Brain Sprinkles 61

Creativity is one of the most important things a human being can express. It’s good for our brains, our hearts, and our souls. It allows people to explore themselves and others in a deep way, something introspection and discussion can’t always do. When consuming others’ creative works, you’re getting a piece of who they are as a person, whether they wanted or intended that or not.

Creativity allows us to function as a society. We’re not merely surviving—we’re living, hour to hour and day to day. How we spend our time digesting others’ creative works—whether that’s a movie, a novel, or a collection of poems—is important to how we grow as people and a community of human beings. I hope reading about the creative content I enjoy (or don’t) gets your creative juices flowing and inspires you to make something great and uniquely your own. At the very least maybe you’ll discover something new you might be interested in.

Wolf ChildrenAnime
Wolf Children

I heard about this anime film while at Otakuthon in Montreal last week and decided to watch it with my girlfriend. Bad idea. It’s about a woman who has two children with a man with the power to transform into a wolf at will. She raised both of her children/wolf pups alone, and throughout the film, they grow, age, and change. The movie is called Wolf Children, but it’s really about a single mother’s struggle to raise children and let them be themselves, and it’s one emotional journey.

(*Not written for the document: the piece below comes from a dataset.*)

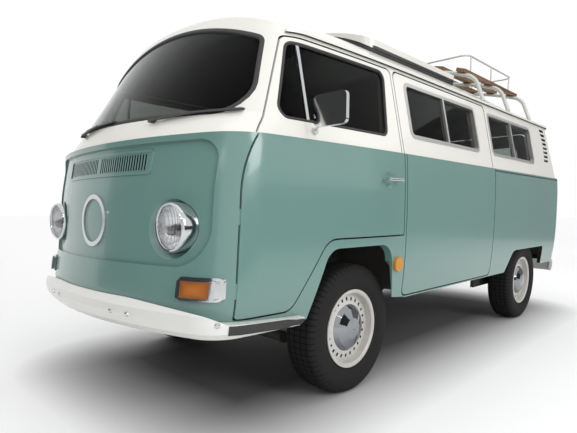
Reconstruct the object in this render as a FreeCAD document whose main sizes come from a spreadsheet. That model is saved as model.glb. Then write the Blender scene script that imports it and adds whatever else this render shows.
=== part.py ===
import FreeCAD, Part
import math
import os
import re

import Sketcher
from FreeCAD import Placement, Rotation, Vector

# Camper van of about 1970: a rear-engined one-box van with a rising roof and a roof rack.
# Millimetres. The origin is on the ground, below the centre of its length and width.
# +X is the vehicle's left, -Y its front, +Z up.

os.makedirs("parts", exist_ok=True)
doc = FreeCAD.newDocument("CamperVan")

# Driving sizes
SIZES = (
    # Overall layout
    ("front_overhang", 1035), ("wheelbase", 2400), ("rear_overhang", 985), ("front_track", 1384),
    ("rear_track", 1426), ("running_gap", 0.3), ("overrun", 60), ("shortest_edge", 0.03),
    # Body shell
    ("sill_height", 440), ("belt_height", 1200), ("gutter_height", 1655), ("roof_height", 1956),
    ("body_half_width", 862), ("belt_ledge", 14), ("tumblehome", 93), ("wall", 40), ("roof_wall", 28),
    ("panel_gap", 7), ("nose_setback", 38), ("nose_rake", 74), ("cowl_rake", 31), ("screen_rake", 261),
    ("tail_setback", 90), ("tail_rake", 40), ("tailgate_rake", 80), ("cowl_height", 90),
    ("nose_crown", 1950), ("nose_corner", 225), ("screen_crown", 1250), ("screen_corner", 215),
    ("side_crown", 14000), ("side_crown_start", 480), ("tail_crown", 4000), ("tail_corner", 195),
    ("roof_spring_half_width", 745), ("roof_reach_half_width", 900), ("recess_depth", 14),
    ("recess_half_width", 715), ("recess_base", 685), ("recess_top", 1176), ("recess_radius", 80),
    ("recess_foot_radius", 160), ("lamp_dish_radius", 138), ("lamp_dish_run", 52),
    # Side openings, measured from the axles
    ("door_lead", 771), ("cab_door_length", 1086), ("door_sill", 52), ("door_head", 22), ("post_width", 30),
    ("slider_length", 1201), ("slider_sill", 14), ("slider_radius", 40), ("shut_line_bend", 70),
    ("shut_line_sweep", 335), ("shut_line_lean", 43), ("door_corner", 12), ("door_foot_radius", 80),
    ("door_arch_radius", 110), ("door_head_radius", 30), ("door_bend_radius", 180),
    ("door_sweep_radius", 500), ("front_arch_top", 736), ("front_arch_lead", 420),
    ("front_arch_trail", 262), ("front_arch_slope", 150), ("front_arch_back_slope", 60),
    ("arch_radius", 95), ("arch_pocket_skin", 24), ("arch_pocket_radius", 392), ("rear_arch_top", 600),
    ("rear_arch_lead", 600), ("rear_arch_trail", 319), ("rear_arch_slope", 190),
    ("rear_arch_back_radius", 30), ("rear_arch_front_radius", 120), ("door_arch_margin", 46),
    ("door_foot_lead", 497), ("door_arch_lead", 285), ("track_slot", 9), ("track_slot_depth", 18),
    ("track_slot_drop", 12),
    # Windows
    ("window_base", 94), ("window_top", 398), ("window_length", 921), ("window_radius", 46),
    ("slider_window_lead", 93), ("rear_window_lead", 221), ("window_frame", 20), ("frame_proud", 5),
    ("frame_depth", 26), ("pane", 4), ("pane_inset", 9), ("cab_window_lead", 223),
    ("cab_window_trail", 116), ("cab_window_lean", 125), ("cab_window_back_lean", 53),
    ("cab_window_top", 408), ("cab_window_base", 82), ("cab_window_radius", 38), ("quarter_light", 175),
    ("quarter_bar", 16), ("screen_base", 84), ("screen_half_width", 728), ("screen_top_half_width", 640),
    ("screen_side_height", 430), ("screen_top", 560), ("screen_radius", 105), ("screen_inset", 6),
    # Rear doors
    ("tailgate_half_width", 590), ("tailgate_top_half_width", 545), ("tailgate_base", 1140),
    ("tailgate_head", 14), ("tailgate_radius", 80), ("tailgate_window_margin", 92), ("lid_half_width", 405),
    ("lid_base", 608), ("lid_top", 1070), ("lid_radius", 70), ("rear_panel_half_width", 660),
    ("rear_panel_depth", 270), ("plate_hole_half_spread", 140), ("plate_hole_height", 540),
    ("plate_hole_radius", 3), ("plate_hole_depth", 60),
    # Rear pillar vents
    ("vent_slots", 8), ("vent_slot", 16), ("vent_pitch", 38), ("vent_base", 140), ("vent_length", 95),
    ("vent_lead", 432), ("vent_bow", 30),
    # Rising roof
    ("rising_front", 394), ("rising_length", 1112), ("rising_half_width", 575),
    ("rising_edge_height", 1862), ("rising_crown_height", 1985), ("rising_radius", 70), ("rising_wall", 24),
    ("rising_flange", 90), ("rising_seal", 10), ("rising_seal_height", 25),
    # Gutter
    ("gutter_reach", 14), ("gutter_depth", 8), ("gutter_lip", 3), ("gutter_lip_tall", 14),
    # Lamps, grille and nose ring
    ("lamp_half_spread", 553), ("lamp_height", 838), ("lamp_radius", 100), ("lamp_front", 2080),
    ("lamp_rim", 15), ("lamp_bulge", 14), ("lamp_depth", 70), ("lamp_rim_depth", 9),
    ("signal_half_spread", 683), ("signal_height", 608), ("signal_width", 162), ("signal_tall", 90),
    ("signal_radius", 16), ("signal_base_proud", 8), ("signal_proud", 24), ("signal_rim", 9),
    ("repeater_radius", 37), ("repeater_proud", 15), ("repeater_trail", 266), ("repeater_height", 630),
    ("tail_lamp_half_spread", 735), ("tail_lamp_height", 850), ("tail_lamp_width", 84),
    ("tail_lamp_tall", 190), ("grille_half_width", 395), ("grille_base", 1050), ("grille_tall", 104),
    ("grille_radius", 18), ("grille_slots", 20), ("grille_slot", 8), ("grille_pitch", 17.4),
    ("grille_slot_tall", 66), ("grille_divider", 36), ("grille_plate", 7), ("grille_groove", 4),
    ("grille_border", 12), ("inlet_half_width", 372), ("inlet_tall", 76), ("ring_height", 856),
    ("ring_radius", 118), ("ring_band", 20), ("ring_proud", 9),
    # Wipers
    ("wiper_half_spread", 315), ("wiper_offset", 30), ("wiper_height", 1276), ("wiper_boss_radius", 11),
    ("wiper_reach", 310), ("wiper_lift", 22), ("wiper_blade", 9), ("wiper_blade_proud", 18),
    ("wiper_start", 50),
    # Bumpers
    ("bumper_base", 425), ("bumper_tall", 123), ("bumper_depth", 46), ("bumper_half_width", 884),
    ("bumper_crown", 2300), ("bumper_corner", 185), ("bumper_step_end", 450), ("bumper_step_top", 486),
    ("bumper_step_fall", 40), ("bumper_shoulder", 164), ("bumper_gap", 8), ("bumper_bracket_reach", 16),
    ("rear_bumper_base", 328), ("rear_bumper_tall", 122), ("rear_bumper_half_width", 800),
    ("rear_bumper_depth", 50), ("rear_bumper_corner", 70), ("rear_bumper_wrap", 150), ("bracket", 40),
    ("rear_bracket_length", 80),
    # Wheels and tyres
    ("tyre_radius", 322), ("tyre_half_width", 92), ("tyre_bulge_radius", 262), ("tread_half_width", 68),
    ("bead_radius", 182), ("bead_half_width", 69), ("tyre_neck_half_width", 73), ("tyre_neck_radius", 198),
    ("flange_radius", 195), ("flange_half_width", 79), ("flange_lip", 5), ("rim_well_radius", 160),
    ("rim_well_half_width", 24), ("rim_sheet", 6), ("dish_depth", 38), ("hub_face", 50),
    ("vent_ring_radius", 144), ("rim_vents", 24), ("rim_vent", 9), ("rim_vent_tall", 15),
    ("cap_radius", 116), ("cap_rise", 40), ("drum_radius", 126), ("stub_radius", 18), ("backplate", 5),
    ("backplate_gap", 6), ("drum_back", 18), ("drum_wall", 8), ("hub_bore", 40), ("hub_boss", 34),
    # Front and rear axles
    ("kingpin_offset", 100), ("kingpin_radius", 20), ("upright_half_height", 88), ("arm_thick", 24),
    ("beam_lead", 150), ("beam_radius", 28), ("beam_half_length", 440), ("arm_width", 30),
    ("beam_half_spread", 75), ("eye_radius", 26), ("steering_arm", 110), ("steering_arm_drop", 60),
    ("steering_arm_thick", 20), ("torsion_radius", 52), ("torsion_lead", 420), ("torsion_half_length", 560),
    ("torsion_height", 400), ("rear_arm_tall", 90), ("rear_arm_width", 26), ("rear_hub_radius", 45),
    ("shaft_radius", 16), ("engine_half_width", 300), ("engine_length", 460), ("engine_base", 300),
    ("engine_tall", 380), ("engine_trail", 70), ("gearbox_half_width", 110), ("gearbox_base", 250),
    ("gearbox_tall", 210), ("muffler_radius", 72), ("muffler_half_length", 250), ("muffler_height", 345),
    ("tailpipe_radius", 17), ("tailpipe_side", 190), ("muffler_trail", 805), ("tailpipe_trail", 950),
    ("tailpipe_drop", 45), ("exhaust_radius", 20), ("exhaust_side", 150),
    # Floor
    ("floor_height", 520), ("floor_plate", 26), ("rail_half_spread", 350), ("rail_width", 60),
    ("rail_tall", 80), ("outrigger", 50), ("outrigger_tall", 60), ("rail_lead", 825), ("house_inner", 410),
    ("house_lead", 425), ("house_trail", 372), ("house_top", 752), ("house_plate", 16),
    ("rear_house_inner", 545), ("rear_house_span", 370), ("deck_height", 960), ("deck_lead", 375),
    ("bulkhead", 20), ("rear_house_top", 740),
    # Cab and cabin fittings
    ("dash_depth", 170), ("dash_tall", 190), ("dash_setback", 60), ("wheel_side", 420),
    ("hand_wheel_radius", 200), ("hand_wheel_grip", 12), ("hand_wheel_tilt", 32),
    ("hand_wheel_height", 1165), ("hand_wheel_lead", 430), ("column_radius", 20), ("column_length", 740),
    ("hub_radius", 42), ("hub_length", 40), ("spoke", 26), ("spoke_thick", 8), ("column_stay", 40),
    ("column_stay_drop", 123), ("seat_width", 480), ("seat_length", 480), ("seat_thick", 140),
    ("seat_side", 430), ("seat_back_tall", 600), ("seat_back_thick", 110), ("seat_lead", 325),
    ("cabinet_depth", 400), ("cabinet_length", 1150), ("cabinet_tall", 560), ("cabinet_trail", 440),
    ("cabinet_side", 808), ("bench_length", 420), ("bench_tall", 410), ("cushion", 110),
    ("bench_back_thick", 80), ("bed_length", 900), ("bench_half_width", 525), ("outrigger_pitch", 560),
    ("outriggers", 3),
    # Mirrors and handles
    ("mirror_lead", 351), ("mirror_base_height", 1240), ("mirror_out", 125), ("mirror_rise", 66),
    ("mirror_forward", 37), ("mirror_arm_radius", 5), ("mirror_half_width", 82), ("mirror_half_tall", 64),
    ("mirror_thick", 18), ("mirror_boss_radius", 14), ("mirror_boss_proud", 12), ("mirror_radius", 22),
    ("handle_lead", 145), ("handle_height", 1057), ("handle_length", 120), ("handle_radius", 8),
    ("handle_proud", 36), ("handle_dish_radius", 42), ("handle_dish_depth", 12),
    # Hinges
    ("hinge_height", 60), ("hinge_low", 600), ("hinge_high", 880), ("hinge_side", 60),
    ("lid_hinge_side", 60), ("hinge_inset", 4), ("tail_hinge_inset", 3.5),
    # Roof rack
    ("rack_first", 1545), ("rack_pitch", 490), ("rack_hoops", 3), ("rack_tube_radius", 14),
    ("rack_foot_half_width", 751), ("rack_foot", 44), ("rack_foot_thick", 8), ("rack_foot_tall", 24),
    ("rack_leg_half_width", 710), ("rack_leg_height", 1787), ("rack_bend_half_width", 672),
    ("rack_bend_height", 1846), ("rack_half_width", 615), ("rack_height", 1876),
    ("rack_crown_height", 1980), ("slat_width", 70), ("slat_thick", 24), ("slat_length", 1060),
    ("slats", 8), ("slat_lead", 30), ("slat_half_spread", 585), ("rack_rail_height", 2045),
    ("rack_rail_radius", 6), ("rack_rail_half_width", 590), ("rack_rail_corner", 60),
    ("rack_rail_lead", 88), ("rack_rail_length", 895), ("rack_post_radius", 5),
)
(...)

While on vacation last week, I finally got around to playing Hearthstone, Blizzard’s addicting digital card game. It’s a great game, but I’m so bad at it, and I don’t think I have the time or energy to devote to building decks and perfecting strategies, so I’ll probably leave this one alone, despite how fun it is.

Fallout Shelter

Fallout Shelter has finally come to Android. It plays liked a funner, maturer Tiny Tower. You basically care for vault dwellers in a post-apocalyptic setting. There’s no real final goal beside keeping everyone alive, but I’m enjoying it for now. Once Fallout 4 launches, though, I’ll probably forget all about Fallout Shelter (and everything else in my life) as I get lost in the wasteland once again.